Режиссер — Говард Хоукс. Снимались: Кэри Грант, Чарли Рагглис, Мей Робсон и леопард.

На сей раз сценарий был добротным. Кэри Грант по-настоящему блистал. Я тоже очень хорошо сыграла. А леопард был просто великолепен.

Кэри наотрез отказывался работать с леопардом. Даже и не думал этого делать. Однажды, чтобы проучить его, мы выпустили голодного леопарда на крышу его костюмерной. Кэри выскочил оттуда молнией.

Грант был такой смешной на этой картине. Он потолстел, и в этом состоянии его кипучая энергия проявилась во всем блеске. Мы смеялись с утра до вечера. Хоукс тоже был забавный. Как правило, он опаздывал на работу. Кэри и я приходили всегда рано. Каждый в меру своего воображения внес свой вклад в тот сценарий.

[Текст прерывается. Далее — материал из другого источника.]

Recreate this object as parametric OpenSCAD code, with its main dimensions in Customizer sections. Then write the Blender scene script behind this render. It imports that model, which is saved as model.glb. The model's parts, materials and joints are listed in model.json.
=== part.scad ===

Должна добавить, что у меня не хватало ума быть осторожной, поэтому во многих сценах я снималась с леопардом, который кружил возле меня. Ольга Челесте, укротительница, была вооружена большим хлыстом. Мы находились внутри клетки — Ольга, я и леопард, — больше никого. Клетка была устроена только для нас. Камеру и микрофон просовывали внутрь между прутьями клетки. Я была в ночнушке до пят и ходила кругом. И, как дурочка, разговаривала по телефону на длинном шнуре. Леопард тыкался мне мордой в бедро, опрысканное духами. Я шлепала его по загривку. Сцена удалась вполне сносно. Потом я переоделась в короткое — до колен — платье. Оборки по низу юбки прикрывали металлические пластины — это придавало моему наряду особый шик. Но — весьма весомое это «но» — один резкий поворот и… леопард стремительно прыгнул, нацеливаясь на мою спину, Ольга едва достала его хлыстом прямо по голове.

Наступил конец моей вольности в обращении с леопардом.

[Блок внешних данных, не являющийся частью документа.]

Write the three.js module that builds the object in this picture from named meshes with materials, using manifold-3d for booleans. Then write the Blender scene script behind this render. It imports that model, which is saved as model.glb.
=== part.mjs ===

Мы жутко сорвали график. Это была моя последняя картина на РКО.

Как ни странно, эта картина не слишком удачно прошла в первом прокате. Теперь же считается большим хитом. Но мне думается, что причина была в моем участии — в той «отраве», какой я была для хозяев кинотеатров.

«Филадельфийская история» — пьеса

Кто бы поставил?!

Мне казалось, что лучше всех это может сделать театр «Гилд» — Лоуренс Лангнер, Терри Хелберн — и отдала им предпочтение.

Фил Барри не соглашался, ссылаясь на то, что они запороли его последний сценарий.